The top side of the splitter has exposed ends doing nothing. I wrote about that in Your Splitter Sucks, and rather than using something like an air fence, I’d either make vertical spats in front of the tires to create more local downforce on top of the splitter blade, or add just a simple piece of angle aluminum to kick air up and out and create more suction underneath.

Then I’d vent the fenders, first by pulling the back edge away to create a gap. You’ll recall that the car already has splitter diffusers dumping behind the wheels, and the venting is necessary to allow the air from the wheel wells to escape. This helps the splitter create more downforce.

I’d also put a vent on top of each fender, The purpose is similar to the vent behind the wheel, but with the added benefit of extracting air upwards. Air moving upwards pushes the car downwards.

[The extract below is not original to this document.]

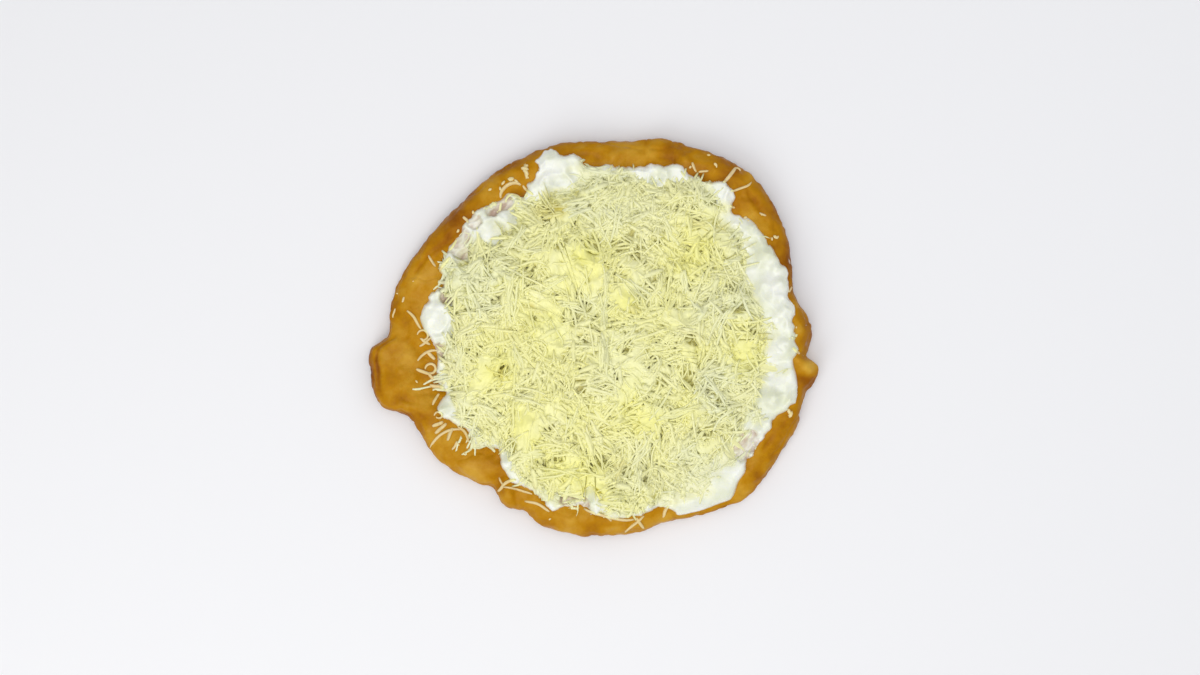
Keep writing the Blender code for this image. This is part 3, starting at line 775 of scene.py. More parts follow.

There’s already a vent on the top of the bumper behind the radiator, and I’d tilt the radiator forward, and duct and extract the air upwards. Apparently later model GT3s have this style extractor vent from the factory. Sending air upwards instead of underneath the car makes downforce instead of lift.

The extractor vents on the fenders and the radiator would both get a wicker on the front edge. This holds local pressure on the upwind side, and locates a higher stagnation point on the downwind side. This change in pressure and change in direction creates more downforce.

There are probably a few smaller things, but these modifications would cover most of the front end. Oh, and the first thing I’d do is remove the fucking canards.